Create Intimacy

Intimacy

 

Create Intimacy.

 

Size matters. Size matters in our choice of mates and politicians. It also matters to students taking our courses online.

Regardless of the content we create for students, the size of their computer screen will determine how engaged students are and whether they like or remember what they saw.

Large screens display large images which excite us because they appear more consequential. The image of an elephant on a big screen engages our primal survival instincts. A large elephant focuses our attention, arouses our emotions and prepares us for action – fight or flight.

The effect of watching something on a big screen is powerful. Students will be highly engaged during the experience and they will remember what they saw for a long time.

It is unfortunate that our online courses cannot benefit from the advantages that big screens offer. We are creating lessons specifically designed for learners to take on small mobile devices.

An elephant on a little screen does not seem natural. We dislike the experience of watching a mini elephant run around a mini jungle. We are not aroused emotionally by the experience and remember little of what we see.

But before we mourn the loss of student engagement in our courses due to screen size, we must understand there is a downside of creating educational lessons for large screens.
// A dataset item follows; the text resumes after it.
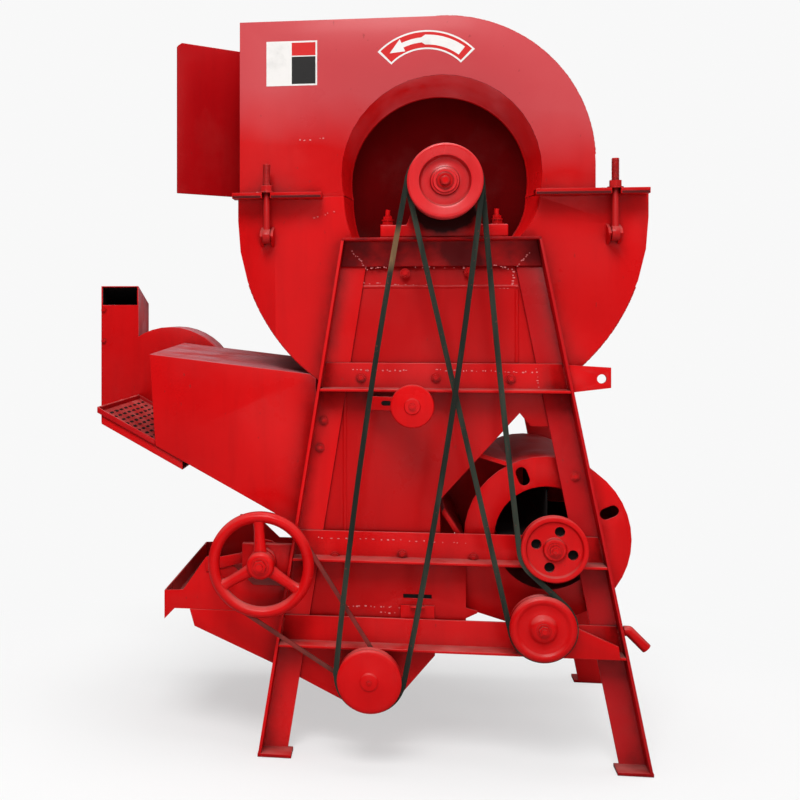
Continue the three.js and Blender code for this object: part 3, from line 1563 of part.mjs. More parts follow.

Students respond emotionally and not cognitively to such experiences. While students remember large images and the emotions connected with them, they do not remember the point of the lesson.

So, if our students are not engaged emotionally in small images and are too engaged in large images, what are we to do? How can we design courses for mobile devices that have a lasting cognitive impact on our students?

Mobile devices are portable and personal. They are intimate devices that students have with them wherever they are. This allows us the opportunity to create lessons which speak to them at a personal level.

Students may not be emotionally engaged because our lessons spill across their screens like elephants on stampede, but they may be engaged because we speak to them in a conversational tone about content that is meaningful to them.

Teachers have often lamented that we cannot teach each student individually. We demand smaller class sizes and time in class to speak personally to each students for a few minutes even once a week.

Mobile technology now allows us to speak personally to each student every day for an hour. The new technology changes two important aspects of our teaching experience. It changes how we teach and how students learn.

Teachers no longer stand in front of thirty students speaking in a loud voice and presenting the same information at the same time to all students, regardless of their attention span at that moment.

Students no longer sit in distracting rooms trying to learn what they can the moment it is shouted above the crowd by the teacher.

When they are ready to study, students now put on headphones to focus their attention on a lesson presented by their teacher on a small screen in the palm of their hand.

This intimacy requires that we change how students see and hear us during a lesson.

For example, it is humorous and disturbing to witness two teachers having a conversation after school. When they step outside their classrooms into the empty hallway, they often do not lower their voices to a conversational tone. They shout at each other while discussing the events of their day.

Unlike teachers talking after class, we must change our tone when recording our online classes. We must be conscious to not shout at our students through their headphones as they work through one of our lessons.

Students need us to talk to them like we are tutoring them. We are present with them through our voice as well as through the device screen, which they perceive to be the face belonging to the voice.

Because students consider the screen to be a face, we do not need to include an image of ourselves on the screen. They do not need to see us to sense that we are with them.

Many teachers currently place a video of themselves teaching their lesson in a corner of the screen. Beyond the fact that such videos are unnecessary, they create several problems.

The teacher is almost always poorly lit and wearing a goofy headset. The camera angle is usually awkward and unnatural.

Few teachers are visibly comfortable teaching in front of a camera, and when recording videos on weekends, it is tempting to wear sloppy or unprofessional clothing.

Most importantly, a human face it is too small to view on mobile screens and distracts from what the teacher is presenting on other parts of the screen.

One last thing to consider is the amount of information we place on a small screen. Because of the limited space, we must not cram the screen with tons of information. The few objects that we do place on the screen should correspond to our verbal presentation of the information.

So, as we create content for our courses, we also must consider the size of the screen on which our students will view that content. Small screens allow us a more intimate encounter with each student who takes our course.

Like any intimate experience, students expect the voice they hear to be conversational and the images they see to correspond to the voice they hear and to fit neatly on the screen.